アーりんごなる木も冬の日は 雪に埋もれて一休み やがて芽の出る時を待つ

アー春は身軽に枝切られ くすりの化粧で若返り 年に一度の花が咲く

アー花に無駄なく実を結び りんご可愛いとかけられて 袋の中にて夏を越す

アー秋が来たかと顔出せば 色が付くつく赤々と 色より味は更によい

  津軽りんごと オハラ名も高い

 

マタモ ダシタガヨイヤー

 

アーお山晴れたよ朝霧晴れた 裾野桔梗は花盛り 谷の向こうで馬草刈る

アー赤い頬被りひらひらと あの娘よい娘だどこの娘だ 草刈り上手で声がよい ホーハイ節がほろほろと

アー今夜踊ろよ盆踊り 可愛いあの娘の手を取りて 踊り明かそよカオカオと

 

  夜明け烏の オハラ鳴くまでも

 


遊芸人達が門付けや舞台などで歌ってきた唄です。

その源流ははっきりしていませんが、本州の日本海側の港町で、酒席の唄として生まれたものと言われています。

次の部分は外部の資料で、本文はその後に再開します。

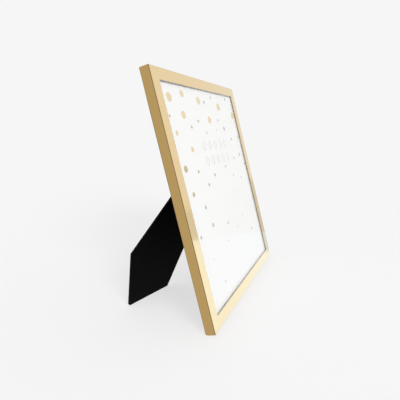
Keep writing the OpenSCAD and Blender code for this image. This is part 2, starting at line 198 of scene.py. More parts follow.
def colour(name, description, hex_code):
    """A colour that a user can change."""
    return FloatVectorProperty(
        name=name,
        description=description,
        default=linear(hex_code),
        size=3,
        min=0,
        max=1,
        subtype="COLOR",
    )


def glow(name, description, light):
    """A light's colour that a user can change, in linear values that may pass white."""
    return FloatVectorProperty(
        name=name,
        description=description,
        default=light,
        size=3,
        min=0,
        max=2,
        subtype="COLOR",
    )


def share(name, description, default):
    """A share from 0 to 1 that a user can change."""
    return FloatProperty(
        name=name,
        description=description,
        default=default,
        min=0,
        max=1,
        subtype="FACTOR",
    )


def length(name, description, millimetres):
    """A length that a user can change, given in millimetres."""
    return FloatProperty(
        name=name,
        description=description,
        default=millimetres * MM,
        min=0,
        unit="LENGTH",
        precision=5,
    )


class RailFinish(bpy.types.PropertyGroup):
    """The finish of the rails."""

    gold: colour("Gold", "Colour of the anodised metal", "#F5D9A3")
    deep_gold: colour("Deeper gold", "Colour where the dye took a little more strongly", "#F1D399")
    # Painted shade: a darker gold on the arrises, for the dark line that shading draws along them
    arris_painted_shade: colour("Arris gold", "Colour of the arrises, which the buffing wheel misses", "#9A7645")
    # Painted shade: a grey-brown on the lip's edge round the opening, for the shadow line there
    lip_painted_shade: colour("Lip edge", "Colour of the lip's edge, which reads as a thin brown line", "#B5AB99")
    die_line_gap: length("Die line spacing", "Distance between the fine lines left by the die", 0.5)
    die_line_run: length("Die line length", "Distance over which one of these lines changes", 60)
    dye_cloud: length("Dye cloud", "Size of the clouds in the dye", 35)
    roughness: share("Metal roughness", "Roughness of the brightened metal under the oxide layer", 0.09)
    layer_roughness: share("Layer roughness", "Roughness of the clear oxide layer", 0.03)


class CardPrint(bpy.types.PropertyGroup):
    """The printed card."""

    paper: colour("Paper", "Colour of the bare card", "#FBFBFA")
    gold_ink: colour("Gold ink", "Colour of the large dots", "#E9D9B3")
    bronze_ink: colour("Bronze ink", "Colour of the middling dots", "#C9BC93")
    grey_ink: colour("Grey ink", "Colour of the small dots", "#C4C6C6")
    line_ink: colour("Line ink", "Colour of the lozenges' lines", "#C9CBCC")
    ink_thick: length("Ink thickness", "How far the ink stands off the card", 0.04)
    lozenge_wide: length("Lozenge width", "Width of one lozenge", 8)
    lozenge_tall: length("Lozenge height", "Height of one lozenge", 11)
    lozenge_line: length("Lozenge line", "Width of a lozenge's line", 0.8)
    lozenges: IntProperty(name="Lozenges", description="Lozenges in a row", default=5, min=1, max=12)


class GlassFinish(bpy.types.PropertyGroup):
    """The pane of glass."""

    tint: colour("Tint", "Colour of the light that the glass passes", "#FFFFFF")
    thick: length("Thickness", "Thickness of the pane, a little less than its room", 1.4)
    room: length("Room", "Distance from the card to the lip of the rails", 1.5)
    seamed: length("Seamed edge", "Width of the seam ground on the pane's edges", 0.2)


class BackFinish(bpy.types.PropertyGroup):
    """The boards and the hardware behind the picture."""

    black: colour("Strut paper", "Colour of the paper on the strut", "#070708")
    charcoal: colour("Panel paper", "Colour of the paper on the back panel", "#1B1B1C")
    kraft: colour("Kraft", "Colour of the corrugated filler", "#B59A73")
    zinc: colour("Zinc", "Colour of the zinc plated sheet", "#BDBFBD")
    nickel: colour("Nickel", "Colour of the nickel plated rivets", "#D6D2C8")
    nylon: colour("Nylon", "Colour of the corner keys", "#2A2A2C")


class Studio(bpy.types.PropertyGroup):
    """The studio round the frame."""

    background: colour("Background", "Colour that the camera sees round the frame", "#F6F6F6")
    ground: colour("Ground", "The floor's tone, which its shadow brings down to the background", "#FCFCFC")
    cloth: colour("Floor cloth", "The matt floor that takes the shadow the camera sees", "#F8F8F8")
    bounce: colour("Floor bounce", "The matt floor as it throws light up at the frame", "#CFCFCF")
    bright_side: colour("Bright side", "The room as the metal mirrors it, but for its dim side", "#F2F1EE")
    dark_side: colour("Dim side", "The room to the left, as the metal mirrors it", "#BDB195")
    fill: colour("Fill light", "Even light that reaches everything but the mirror images", "#D4D4D4")
    bright_floor: colour("Bright floor", "The floor beyond the table, as the metal mirrors it", "#E3E5E4")
    table_glow: glow("Table glow", "The white table in front, as the metal mirrors it", (1.05, 1.15, 1.24))
    shade_glow: glow("Shaded table", "That table's shaded end, as the metal mirrors it", (0.73, 0.87, 1.04))
    key_strength: FloatProperty(
        name="Key light",
        description="Strength of the key light",
        default=1.6,
        min=0,
    )
    shadow_share: share("Shadow", "How much of the floor's shadow the camera sees", 0.35)


SETTINGS = {
    "rail_finish": RailFinish,
    "card_print": CardPrint,
    "glass_finish": GlassFinish,
    "back_finish": BackFinish,
    "studio": Studio,
}


def arris_shade_share(tree, normal):
    """How far a surface has turned from the rail's own directions: 0 on a face, 1 on an arris, where the
    painted shade goes.
    """
    facing = add(tree, "ShaderNodeVectorRotate", {"Vector": normal, "Angle": LEAN}, rotation_type="X_AXIS")
    size = add(tree, "ShaderNodeVectorMath", {0: facing.outputs[0]}, operation="ABSOLUTE")
    sides = add(tree, "ShaderNodeSeparateXYZ", {"Vector": size.outputs[0]})
    most = add(tree, "ShaderNodeMath", {0: sides.outputs["X"], 1: sides.outputs["Y"]}, operation="MAXIMUM")
    most = add(tree, "ShaderNodeMath", {0: most.outputs[0], 1: sides.outputs["Z"]}, operation="MAXIMUM")
    turned = {"Value": most.outputs[0], "From Min": FACE_COSINE, "From Max": ARRIS_COSINE}
    return add(tree, "ShaderNodeMapRange", turned).outputs["Result"]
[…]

歌詞に「オワラ」の言葉が挿入されているところから「オワラ節」と呼ばれてきました。

「じょんがら節」「オワラ節」「ヨサレ節」を「津軽三つもの」と呼びます。

 

磯節

茨城県三浜地方の民謡 日本三大民謡の一つ

磯で名所は 大洗様よ

(ハーサイショネ)

松が見えます ほのぼのと

(松がネ)見えます イソほのぼのと

(ハーサイショネ)

 

ゆらりゆらりと 寄せては返す

波の瀬に乗る 秋の月

(波のネ)瀬にのる イソ秋の月

水戸をはなれて 東へ三里

波の花散る 大洗

(波のネ)花散る イソ 大洗

 

三十五反の 帆を巻き上げて

ゆくよ仙台 石の巻

(行くよネ)仙台 イソ 石の巻

泣いてくれるな 出船の時にゃ

沖で艪かいも 手につかぬ

(沖でネ)艪かいも イソ手につかぬ

 

潮風吹こうが 波荒かろが

操かえない 浜の松

(操ネ)かえない イソ 浜の松


日本三大民謡の一つとして唄われている磯節は,水戸を離れて東へ三里と言われるように,大洗,那珂湊の浜辺に生まれ育ち今日まで唄い継がれてまいりました。その起因は明らかでなく,安政年間には,すでに豪快な中にも情緒あふれる磯節が漁師たちの間で唄われていたと伝えられ、その後この唄が座敷唄となり,三味線の伴奏がつき,花柳界で盛んに唄われ,格調高い民謡となりました。

 

津軽三味線曲弾き

曲引きとは、唄が入らない三味線の演奏です。華麗な撥さばきをご堪能下さい。